Militarism and Democracy: the Implications of the McChrystal Affair

• Patrick Martin

The political crisis in Washington, sparked by the publication of inflammatory comments by General Stanley McChrystal, the overall commander of US and NATO forces in Afghanistan, culminated in the firing of McChrystal Wednesday morning and his replacement by General David Petraeus, the former US commander in Iraq.

 

McChrystal was summoned from Afghanistan to a White House meeting where he submitted his resignation over the publication of a lengthy article in Rolling Stone magazine, in which he and his top aides were quoted making disparaging references to President Obama and nearly all the administration’s top national security officials.

 

Obama accepted the resignation, and McChrystal left the White House immediately.
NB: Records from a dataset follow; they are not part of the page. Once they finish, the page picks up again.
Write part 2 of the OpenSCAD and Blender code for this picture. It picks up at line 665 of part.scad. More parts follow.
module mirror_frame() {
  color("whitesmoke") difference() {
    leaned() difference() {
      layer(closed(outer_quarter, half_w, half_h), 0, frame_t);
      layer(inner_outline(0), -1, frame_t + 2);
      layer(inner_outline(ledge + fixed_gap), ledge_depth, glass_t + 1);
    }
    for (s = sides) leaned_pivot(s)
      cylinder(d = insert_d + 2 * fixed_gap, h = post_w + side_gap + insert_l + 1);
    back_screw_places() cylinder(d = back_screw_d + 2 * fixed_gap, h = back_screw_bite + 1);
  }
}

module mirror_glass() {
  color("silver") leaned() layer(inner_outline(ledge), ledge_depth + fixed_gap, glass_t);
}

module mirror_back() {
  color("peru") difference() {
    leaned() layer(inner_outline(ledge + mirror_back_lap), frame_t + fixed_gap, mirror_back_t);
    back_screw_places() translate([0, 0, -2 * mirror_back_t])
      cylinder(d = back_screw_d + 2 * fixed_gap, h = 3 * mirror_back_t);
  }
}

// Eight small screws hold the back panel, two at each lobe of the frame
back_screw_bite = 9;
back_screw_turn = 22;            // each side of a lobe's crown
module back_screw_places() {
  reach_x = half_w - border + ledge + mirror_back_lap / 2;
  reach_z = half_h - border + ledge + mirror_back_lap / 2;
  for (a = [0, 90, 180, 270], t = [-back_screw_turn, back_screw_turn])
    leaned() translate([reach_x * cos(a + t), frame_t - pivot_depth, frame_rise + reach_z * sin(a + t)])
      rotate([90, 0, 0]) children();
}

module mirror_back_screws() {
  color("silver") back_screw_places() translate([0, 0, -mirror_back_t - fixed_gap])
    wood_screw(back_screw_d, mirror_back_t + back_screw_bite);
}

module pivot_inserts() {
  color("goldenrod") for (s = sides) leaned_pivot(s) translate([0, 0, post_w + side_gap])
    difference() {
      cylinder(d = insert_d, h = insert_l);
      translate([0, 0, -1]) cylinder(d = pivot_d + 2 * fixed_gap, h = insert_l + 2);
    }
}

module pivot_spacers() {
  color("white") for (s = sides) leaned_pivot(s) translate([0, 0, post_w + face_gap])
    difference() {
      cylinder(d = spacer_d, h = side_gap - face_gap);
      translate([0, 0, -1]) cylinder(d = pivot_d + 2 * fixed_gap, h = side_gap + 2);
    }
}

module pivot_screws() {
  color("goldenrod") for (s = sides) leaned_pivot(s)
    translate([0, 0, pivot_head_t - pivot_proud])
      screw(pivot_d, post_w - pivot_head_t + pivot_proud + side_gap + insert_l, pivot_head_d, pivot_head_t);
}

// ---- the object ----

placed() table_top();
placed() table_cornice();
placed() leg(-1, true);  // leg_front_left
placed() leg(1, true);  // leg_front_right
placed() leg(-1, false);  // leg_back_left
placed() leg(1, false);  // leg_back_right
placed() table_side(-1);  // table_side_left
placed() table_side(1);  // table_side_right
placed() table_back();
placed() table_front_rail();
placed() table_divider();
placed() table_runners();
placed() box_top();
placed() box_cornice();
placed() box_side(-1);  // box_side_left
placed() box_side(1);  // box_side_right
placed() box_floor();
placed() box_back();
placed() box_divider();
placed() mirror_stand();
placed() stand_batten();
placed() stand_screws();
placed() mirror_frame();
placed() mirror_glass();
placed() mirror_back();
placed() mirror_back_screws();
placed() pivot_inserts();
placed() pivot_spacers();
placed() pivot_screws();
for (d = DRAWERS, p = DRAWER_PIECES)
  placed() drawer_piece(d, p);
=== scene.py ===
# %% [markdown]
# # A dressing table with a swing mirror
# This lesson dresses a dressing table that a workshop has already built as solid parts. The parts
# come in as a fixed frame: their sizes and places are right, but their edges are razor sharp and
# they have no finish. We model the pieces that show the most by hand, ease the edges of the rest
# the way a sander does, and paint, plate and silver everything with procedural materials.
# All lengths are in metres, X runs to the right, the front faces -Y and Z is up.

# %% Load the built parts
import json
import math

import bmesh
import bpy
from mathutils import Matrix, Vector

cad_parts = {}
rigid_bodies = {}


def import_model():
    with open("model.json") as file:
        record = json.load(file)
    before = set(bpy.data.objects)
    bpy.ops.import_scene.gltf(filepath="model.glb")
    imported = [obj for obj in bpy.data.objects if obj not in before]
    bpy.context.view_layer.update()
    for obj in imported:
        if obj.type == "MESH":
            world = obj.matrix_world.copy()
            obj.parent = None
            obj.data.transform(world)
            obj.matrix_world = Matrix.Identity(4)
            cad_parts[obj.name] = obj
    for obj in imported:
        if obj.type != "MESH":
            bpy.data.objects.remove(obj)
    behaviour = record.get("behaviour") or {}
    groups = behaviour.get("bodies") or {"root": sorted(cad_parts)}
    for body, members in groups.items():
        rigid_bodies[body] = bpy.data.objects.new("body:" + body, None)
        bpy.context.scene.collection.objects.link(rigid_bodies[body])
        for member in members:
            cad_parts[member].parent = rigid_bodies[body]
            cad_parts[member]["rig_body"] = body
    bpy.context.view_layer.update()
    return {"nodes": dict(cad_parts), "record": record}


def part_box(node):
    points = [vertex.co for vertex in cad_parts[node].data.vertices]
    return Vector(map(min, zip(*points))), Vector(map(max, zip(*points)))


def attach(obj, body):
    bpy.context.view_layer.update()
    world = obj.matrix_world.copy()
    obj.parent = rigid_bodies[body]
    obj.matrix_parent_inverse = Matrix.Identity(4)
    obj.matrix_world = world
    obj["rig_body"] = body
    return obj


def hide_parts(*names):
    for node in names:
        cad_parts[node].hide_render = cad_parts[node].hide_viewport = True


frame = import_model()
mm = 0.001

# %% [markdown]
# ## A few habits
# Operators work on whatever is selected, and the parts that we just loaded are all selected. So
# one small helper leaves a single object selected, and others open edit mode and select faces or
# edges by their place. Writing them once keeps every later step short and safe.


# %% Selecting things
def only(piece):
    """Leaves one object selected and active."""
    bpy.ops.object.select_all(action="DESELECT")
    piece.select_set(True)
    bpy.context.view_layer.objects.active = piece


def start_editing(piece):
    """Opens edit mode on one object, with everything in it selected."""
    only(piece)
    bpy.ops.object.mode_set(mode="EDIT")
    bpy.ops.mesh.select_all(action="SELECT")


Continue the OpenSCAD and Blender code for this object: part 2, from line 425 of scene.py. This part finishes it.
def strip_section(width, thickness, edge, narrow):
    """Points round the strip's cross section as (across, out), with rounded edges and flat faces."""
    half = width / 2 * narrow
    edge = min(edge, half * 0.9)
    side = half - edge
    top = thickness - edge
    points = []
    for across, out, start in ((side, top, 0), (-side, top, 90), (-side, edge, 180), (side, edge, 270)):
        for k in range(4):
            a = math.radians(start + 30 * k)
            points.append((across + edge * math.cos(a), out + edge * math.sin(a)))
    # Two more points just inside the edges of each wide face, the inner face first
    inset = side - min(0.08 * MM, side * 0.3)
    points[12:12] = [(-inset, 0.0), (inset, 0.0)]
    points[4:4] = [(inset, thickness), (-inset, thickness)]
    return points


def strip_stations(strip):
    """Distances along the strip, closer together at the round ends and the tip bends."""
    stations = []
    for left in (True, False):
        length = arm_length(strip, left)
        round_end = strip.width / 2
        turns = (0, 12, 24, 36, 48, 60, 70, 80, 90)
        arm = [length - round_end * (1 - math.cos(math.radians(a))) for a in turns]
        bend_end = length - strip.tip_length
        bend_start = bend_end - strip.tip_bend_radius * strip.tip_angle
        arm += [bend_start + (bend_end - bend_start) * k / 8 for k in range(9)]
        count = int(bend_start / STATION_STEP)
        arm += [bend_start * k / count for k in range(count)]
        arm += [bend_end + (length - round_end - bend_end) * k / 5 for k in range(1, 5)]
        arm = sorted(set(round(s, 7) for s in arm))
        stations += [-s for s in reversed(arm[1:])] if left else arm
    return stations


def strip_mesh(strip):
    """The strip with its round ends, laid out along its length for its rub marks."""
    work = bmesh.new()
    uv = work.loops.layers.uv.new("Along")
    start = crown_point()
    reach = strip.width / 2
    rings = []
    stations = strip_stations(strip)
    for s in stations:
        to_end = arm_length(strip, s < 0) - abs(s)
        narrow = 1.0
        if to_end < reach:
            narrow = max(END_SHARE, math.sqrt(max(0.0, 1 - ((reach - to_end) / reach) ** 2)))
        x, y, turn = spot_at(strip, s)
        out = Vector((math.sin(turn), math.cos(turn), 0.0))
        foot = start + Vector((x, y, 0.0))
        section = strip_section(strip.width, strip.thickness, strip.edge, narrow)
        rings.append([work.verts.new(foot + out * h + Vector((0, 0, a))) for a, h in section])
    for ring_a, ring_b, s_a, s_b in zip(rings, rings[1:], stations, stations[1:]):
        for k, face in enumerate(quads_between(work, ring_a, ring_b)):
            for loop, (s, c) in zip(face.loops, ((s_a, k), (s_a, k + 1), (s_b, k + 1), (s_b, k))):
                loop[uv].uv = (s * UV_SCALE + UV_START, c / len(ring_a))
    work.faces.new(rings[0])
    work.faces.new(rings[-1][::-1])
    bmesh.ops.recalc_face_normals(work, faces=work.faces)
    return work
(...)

After three hours of meetings with his national security council and Pentagon brass, Obama appeared before television cameras to announce McChrystal’s ouster and the nomination of Petraeus to succeed him.

 

In his brief remarks, with no questions allowed from the media, Obama emphasized that he remained fully in support of the program of military escalation and counterinsurgency warfare with which McChrystal is identified. He pledged to do “whatever is necessary to succeed in Afghanistan,” adding, “This is a change in personnel but it is not a change in policy.”

 

General Petraeus, who was McChrystal’s superior as head of the U.S. Central Command, was closely involved in the administration’s Afghan policy deliberations and fully supported the decision last December to dispatch an additional 30,000 US troops.